* Task prompt *
Print the listing below from its opening line through the line holding "const BELLY_PRESS = 0.55;", both ends included.

* Working data *
.....

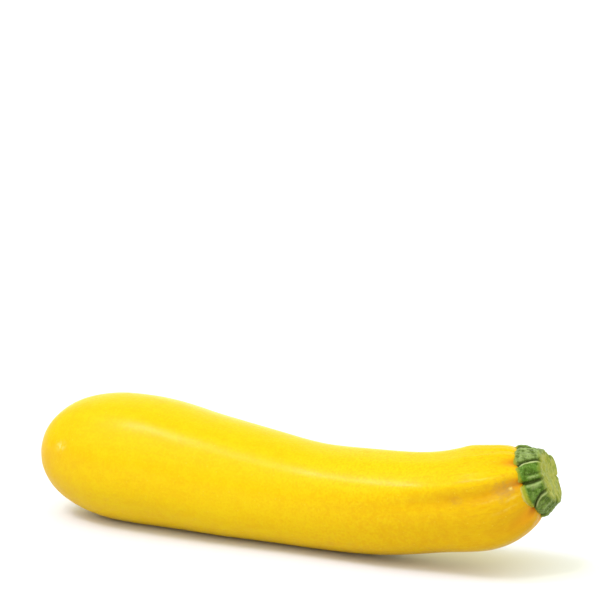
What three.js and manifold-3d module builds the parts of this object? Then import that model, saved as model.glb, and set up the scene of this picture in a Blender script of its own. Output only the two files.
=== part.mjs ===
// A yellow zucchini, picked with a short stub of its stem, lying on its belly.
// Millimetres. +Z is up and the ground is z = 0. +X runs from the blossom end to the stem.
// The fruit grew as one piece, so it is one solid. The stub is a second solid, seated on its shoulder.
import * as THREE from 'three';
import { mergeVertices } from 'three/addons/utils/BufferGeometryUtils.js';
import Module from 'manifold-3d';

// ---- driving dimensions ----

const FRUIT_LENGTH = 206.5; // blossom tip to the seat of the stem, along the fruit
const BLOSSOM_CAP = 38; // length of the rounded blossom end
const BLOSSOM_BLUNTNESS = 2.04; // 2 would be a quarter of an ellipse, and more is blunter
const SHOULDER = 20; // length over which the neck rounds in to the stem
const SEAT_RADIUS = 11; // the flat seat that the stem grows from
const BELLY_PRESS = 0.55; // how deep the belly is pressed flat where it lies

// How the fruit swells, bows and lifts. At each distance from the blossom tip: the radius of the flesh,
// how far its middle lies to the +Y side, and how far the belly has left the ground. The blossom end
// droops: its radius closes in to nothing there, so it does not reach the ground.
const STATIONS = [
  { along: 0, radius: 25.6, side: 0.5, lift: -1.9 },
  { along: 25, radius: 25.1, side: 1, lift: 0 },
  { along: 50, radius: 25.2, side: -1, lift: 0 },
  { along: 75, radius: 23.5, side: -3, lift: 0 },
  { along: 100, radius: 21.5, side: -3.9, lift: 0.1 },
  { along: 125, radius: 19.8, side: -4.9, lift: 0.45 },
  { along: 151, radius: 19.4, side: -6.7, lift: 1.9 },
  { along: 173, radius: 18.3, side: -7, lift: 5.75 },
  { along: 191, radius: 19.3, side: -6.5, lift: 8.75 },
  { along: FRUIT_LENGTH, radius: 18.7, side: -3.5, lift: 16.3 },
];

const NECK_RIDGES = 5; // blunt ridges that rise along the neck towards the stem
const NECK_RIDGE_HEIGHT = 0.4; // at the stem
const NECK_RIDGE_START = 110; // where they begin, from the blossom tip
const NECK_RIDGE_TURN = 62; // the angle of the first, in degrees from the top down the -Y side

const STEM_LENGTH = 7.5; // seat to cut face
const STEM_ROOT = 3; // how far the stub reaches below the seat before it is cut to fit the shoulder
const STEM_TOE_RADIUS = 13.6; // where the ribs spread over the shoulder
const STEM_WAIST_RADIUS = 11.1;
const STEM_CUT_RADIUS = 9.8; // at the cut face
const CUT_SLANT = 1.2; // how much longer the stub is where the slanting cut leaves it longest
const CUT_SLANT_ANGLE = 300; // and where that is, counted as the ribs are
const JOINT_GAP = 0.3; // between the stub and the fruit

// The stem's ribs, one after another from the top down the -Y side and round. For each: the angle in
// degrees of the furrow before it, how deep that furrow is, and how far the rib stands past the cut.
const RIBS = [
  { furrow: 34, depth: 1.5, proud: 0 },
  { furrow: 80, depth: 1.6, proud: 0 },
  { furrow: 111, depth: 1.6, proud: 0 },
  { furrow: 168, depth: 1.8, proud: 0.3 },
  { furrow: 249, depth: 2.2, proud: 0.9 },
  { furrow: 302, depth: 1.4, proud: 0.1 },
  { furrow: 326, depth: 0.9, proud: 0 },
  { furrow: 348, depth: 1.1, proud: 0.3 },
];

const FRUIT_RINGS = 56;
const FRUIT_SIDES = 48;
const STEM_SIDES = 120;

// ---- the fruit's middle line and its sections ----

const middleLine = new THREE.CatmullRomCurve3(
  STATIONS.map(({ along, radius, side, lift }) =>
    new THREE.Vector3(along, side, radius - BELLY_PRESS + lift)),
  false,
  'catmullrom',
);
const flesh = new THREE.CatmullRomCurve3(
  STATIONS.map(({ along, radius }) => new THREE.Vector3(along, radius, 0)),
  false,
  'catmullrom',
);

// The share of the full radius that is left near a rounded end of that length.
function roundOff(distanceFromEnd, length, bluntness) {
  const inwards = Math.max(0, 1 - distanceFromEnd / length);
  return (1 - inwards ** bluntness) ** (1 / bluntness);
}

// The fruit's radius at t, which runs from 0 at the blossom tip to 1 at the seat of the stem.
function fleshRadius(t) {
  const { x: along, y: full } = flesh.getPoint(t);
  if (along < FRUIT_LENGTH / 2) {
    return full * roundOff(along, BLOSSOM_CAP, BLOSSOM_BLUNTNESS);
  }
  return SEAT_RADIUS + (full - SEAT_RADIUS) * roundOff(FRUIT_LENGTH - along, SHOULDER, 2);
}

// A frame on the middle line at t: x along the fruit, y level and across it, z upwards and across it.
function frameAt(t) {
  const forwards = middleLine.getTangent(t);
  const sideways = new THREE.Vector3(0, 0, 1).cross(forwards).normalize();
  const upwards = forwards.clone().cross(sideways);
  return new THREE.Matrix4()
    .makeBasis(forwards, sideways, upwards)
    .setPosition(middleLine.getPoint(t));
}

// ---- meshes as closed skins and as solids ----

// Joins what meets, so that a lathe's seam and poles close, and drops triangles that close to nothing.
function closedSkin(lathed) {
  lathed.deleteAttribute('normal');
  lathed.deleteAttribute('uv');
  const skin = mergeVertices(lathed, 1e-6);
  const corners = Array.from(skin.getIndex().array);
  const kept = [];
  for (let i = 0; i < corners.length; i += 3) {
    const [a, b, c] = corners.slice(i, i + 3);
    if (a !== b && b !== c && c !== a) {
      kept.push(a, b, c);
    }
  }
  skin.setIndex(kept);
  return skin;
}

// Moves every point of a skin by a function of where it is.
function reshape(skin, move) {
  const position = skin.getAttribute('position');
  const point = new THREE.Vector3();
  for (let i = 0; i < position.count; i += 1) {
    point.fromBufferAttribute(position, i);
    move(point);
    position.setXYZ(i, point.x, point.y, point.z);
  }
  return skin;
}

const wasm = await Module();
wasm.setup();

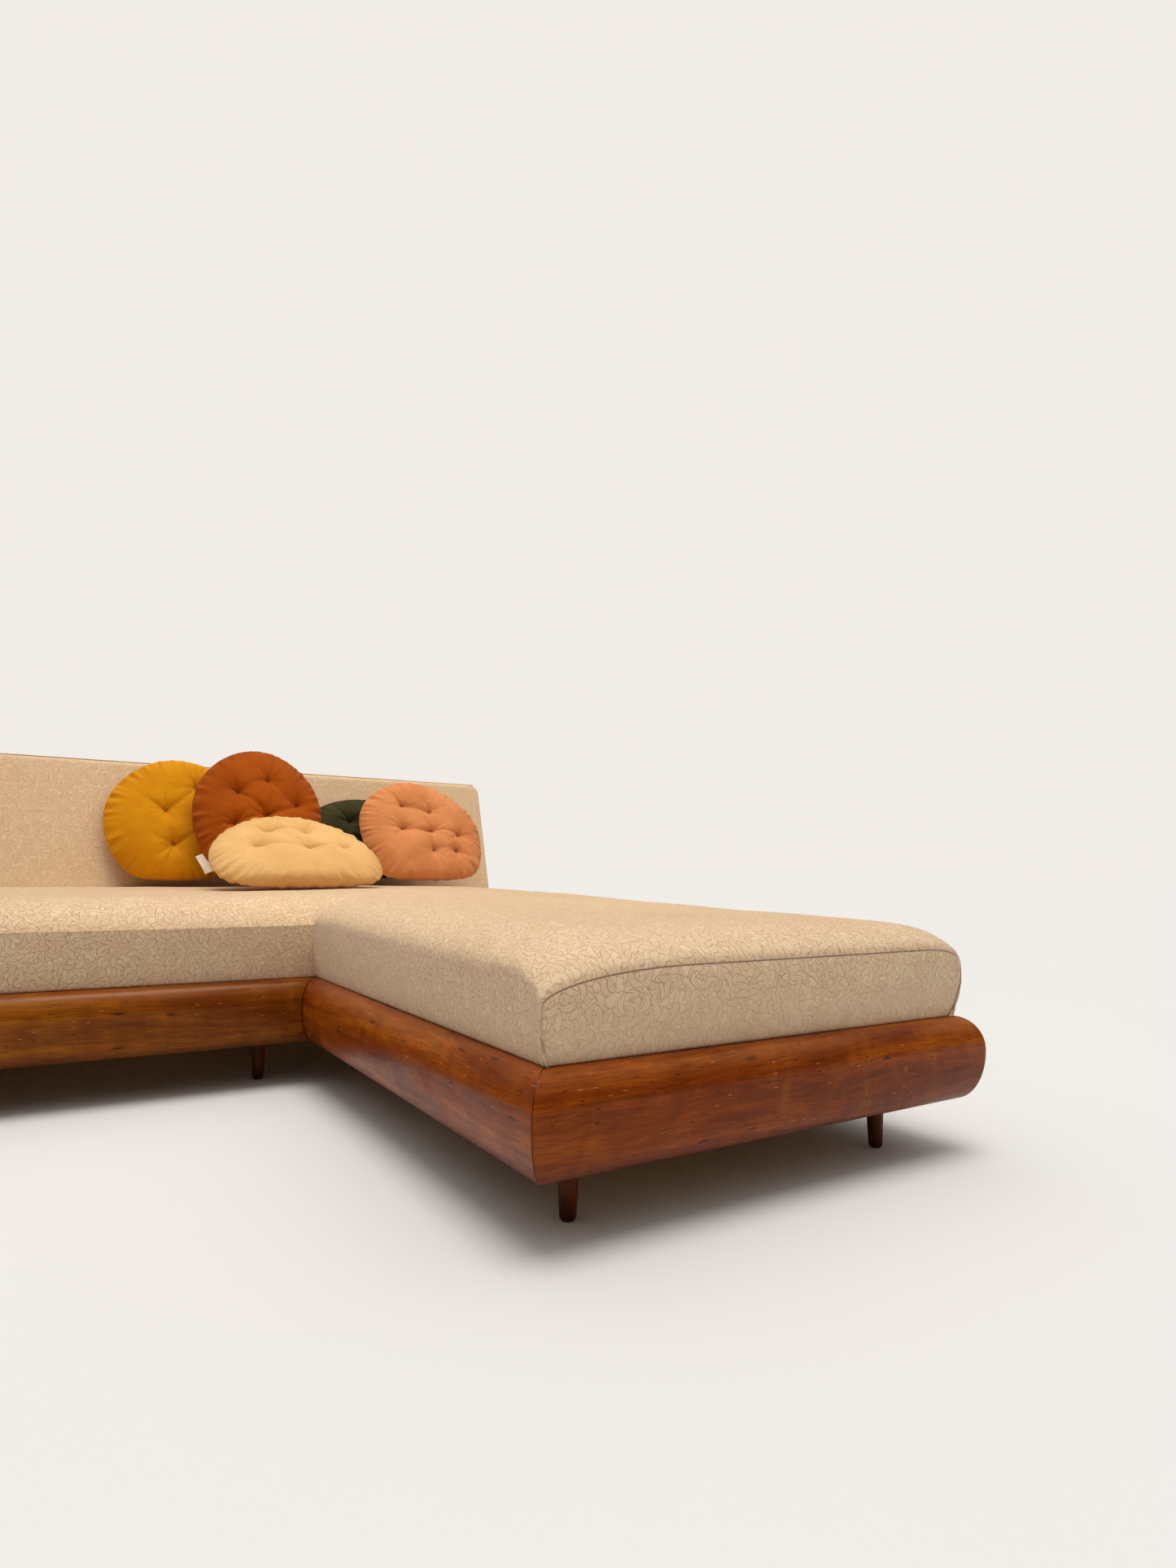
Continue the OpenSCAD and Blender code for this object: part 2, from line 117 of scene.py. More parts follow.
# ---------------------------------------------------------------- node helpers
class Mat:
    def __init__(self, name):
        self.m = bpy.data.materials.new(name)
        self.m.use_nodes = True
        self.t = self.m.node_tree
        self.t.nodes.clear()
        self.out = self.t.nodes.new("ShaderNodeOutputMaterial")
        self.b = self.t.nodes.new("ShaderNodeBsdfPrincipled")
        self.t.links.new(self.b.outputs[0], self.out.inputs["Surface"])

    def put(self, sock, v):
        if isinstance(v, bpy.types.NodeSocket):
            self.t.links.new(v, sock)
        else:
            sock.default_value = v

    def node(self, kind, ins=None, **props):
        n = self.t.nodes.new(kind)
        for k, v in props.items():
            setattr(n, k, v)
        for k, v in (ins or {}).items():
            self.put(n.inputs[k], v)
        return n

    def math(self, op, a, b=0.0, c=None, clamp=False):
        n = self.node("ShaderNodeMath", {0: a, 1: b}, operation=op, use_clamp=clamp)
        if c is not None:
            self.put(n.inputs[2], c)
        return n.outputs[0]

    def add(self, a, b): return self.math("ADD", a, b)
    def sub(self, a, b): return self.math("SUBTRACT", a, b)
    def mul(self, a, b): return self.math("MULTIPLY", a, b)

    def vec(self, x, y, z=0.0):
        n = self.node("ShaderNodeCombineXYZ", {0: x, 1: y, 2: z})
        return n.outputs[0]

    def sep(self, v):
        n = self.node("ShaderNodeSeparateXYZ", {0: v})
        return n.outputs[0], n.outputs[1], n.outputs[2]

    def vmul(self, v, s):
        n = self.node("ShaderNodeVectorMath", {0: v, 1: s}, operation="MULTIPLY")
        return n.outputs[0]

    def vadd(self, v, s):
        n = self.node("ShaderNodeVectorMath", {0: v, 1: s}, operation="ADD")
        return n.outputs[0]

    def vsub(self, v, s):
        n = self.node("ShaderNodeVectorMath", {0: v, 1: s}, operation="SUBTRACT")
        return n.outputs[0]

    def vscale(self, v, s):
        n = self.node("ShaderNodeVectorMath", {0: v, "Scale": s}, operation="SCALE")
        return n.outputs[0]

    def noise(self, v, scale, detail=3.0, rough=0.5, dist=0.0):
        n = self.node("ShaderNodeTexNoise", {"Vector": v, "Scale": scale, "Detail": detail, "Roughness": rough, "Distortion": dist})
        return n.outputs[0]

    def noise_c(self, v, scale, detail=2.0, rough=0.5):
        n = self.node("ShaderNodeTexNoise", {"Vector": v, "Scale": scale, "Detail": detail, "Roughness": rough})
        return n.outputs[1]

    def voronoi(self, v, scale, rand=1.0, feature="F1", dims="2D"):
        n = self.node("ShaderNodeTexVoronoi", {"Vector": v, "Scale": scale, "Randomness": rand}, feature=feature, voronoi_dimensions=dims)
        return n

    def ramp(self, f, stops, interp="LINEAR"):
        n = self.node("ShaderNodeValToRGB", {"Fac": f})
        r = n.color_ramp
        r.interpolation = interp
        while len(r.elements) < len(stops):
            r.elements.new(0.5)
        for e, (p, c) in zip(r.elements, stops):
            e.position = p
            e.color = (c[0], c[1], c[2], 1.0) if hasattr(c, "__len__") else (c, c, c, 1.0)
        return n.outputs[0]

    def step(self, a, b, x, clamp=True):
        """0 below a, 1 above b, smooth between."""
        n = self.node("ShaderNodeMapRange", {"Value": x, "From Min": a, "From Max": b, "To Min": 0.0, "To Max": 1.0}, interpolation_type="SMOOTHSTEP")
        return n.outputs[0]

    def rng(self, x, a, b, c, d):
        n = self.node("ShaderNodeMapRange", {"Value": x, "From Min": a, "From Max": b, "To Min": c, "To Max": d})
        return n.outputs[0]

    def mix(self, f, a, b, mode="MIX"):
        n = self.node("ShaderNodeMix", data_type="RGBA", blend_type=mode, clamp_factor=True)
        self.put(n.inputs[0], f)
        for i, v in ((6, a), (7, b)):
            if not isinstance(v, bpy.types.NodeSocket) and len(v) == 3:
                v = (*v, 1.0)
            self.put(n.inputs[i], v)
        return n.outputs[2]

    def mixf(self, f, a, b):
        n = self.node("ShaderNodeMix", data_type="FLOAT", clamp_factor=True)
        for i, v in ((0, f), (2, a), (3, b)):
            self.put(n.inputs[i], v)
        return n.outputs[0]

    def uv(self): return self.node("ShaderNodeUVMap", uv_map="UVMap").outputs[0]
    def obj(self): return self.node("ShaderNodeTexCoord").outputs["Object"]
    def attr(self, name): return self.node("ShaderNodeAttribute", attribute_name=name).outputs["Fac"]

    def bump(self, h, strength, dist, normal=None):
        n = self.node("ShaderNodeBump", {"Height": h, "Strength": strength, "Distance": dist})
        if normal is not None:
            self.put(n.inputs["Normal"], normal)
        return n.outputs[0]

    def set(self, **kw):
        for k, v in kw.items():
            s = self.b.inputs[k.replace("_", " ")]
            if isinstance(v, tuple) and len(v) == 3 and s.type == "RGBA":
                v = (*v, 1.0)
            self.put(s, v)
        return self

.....

* Completed task *
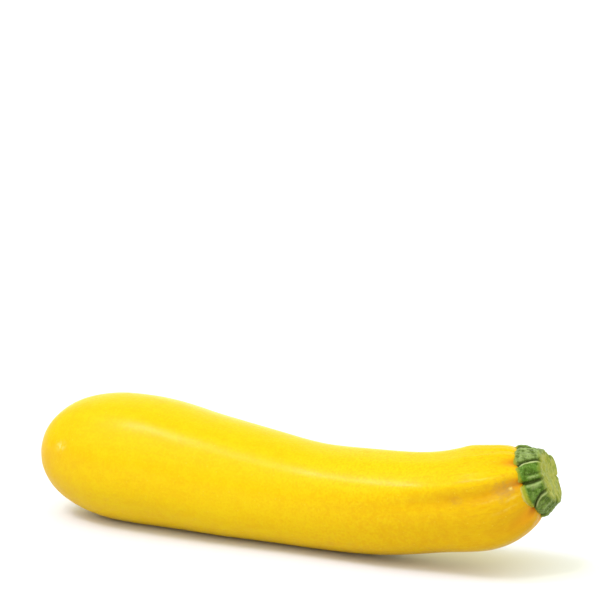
What three.js and manifold-3d module builds the parts of this object? Then import that model, saved as model.glb, and set up the scene of this picture in a Blender script of its own. Output only the two files.
=== part.mjs ===
// A yellow zucchini, picked with a short stub of its stem, lying on its belly.
// Millimetres. +Z is up and the ground is z = 0. +X runs from the blossom end to the stem.
// The fruit grew as one piece, so it is one solid. The stub is a second solid, seated on its shoulder.
import * as THREE from 'three';
import { mergeVertices } from 'three/addons/utils/BufferGeometryUtils.js';
import Module from 'manifold-3d';

// ---- driving dimensions ----

const FRUIT_LENGTH = 206.5; // blossom tip to the seat of the stem, along the fruit
const BLOSSOM_CAP = 38; // length of the rounded blossom end
const BLOSSOM_BLUNTNESS = 2.04; // 2 would be a quarter of an ellipse, and more is blunter
const SHOULDER = 20; // length over which the neck rounds in to the stem
const SEAT_RADIUS = 11; // the flat seat that the stem grows from
const BELLY_PRESS = 0.55; // how deep the belly is pressed flat where it lies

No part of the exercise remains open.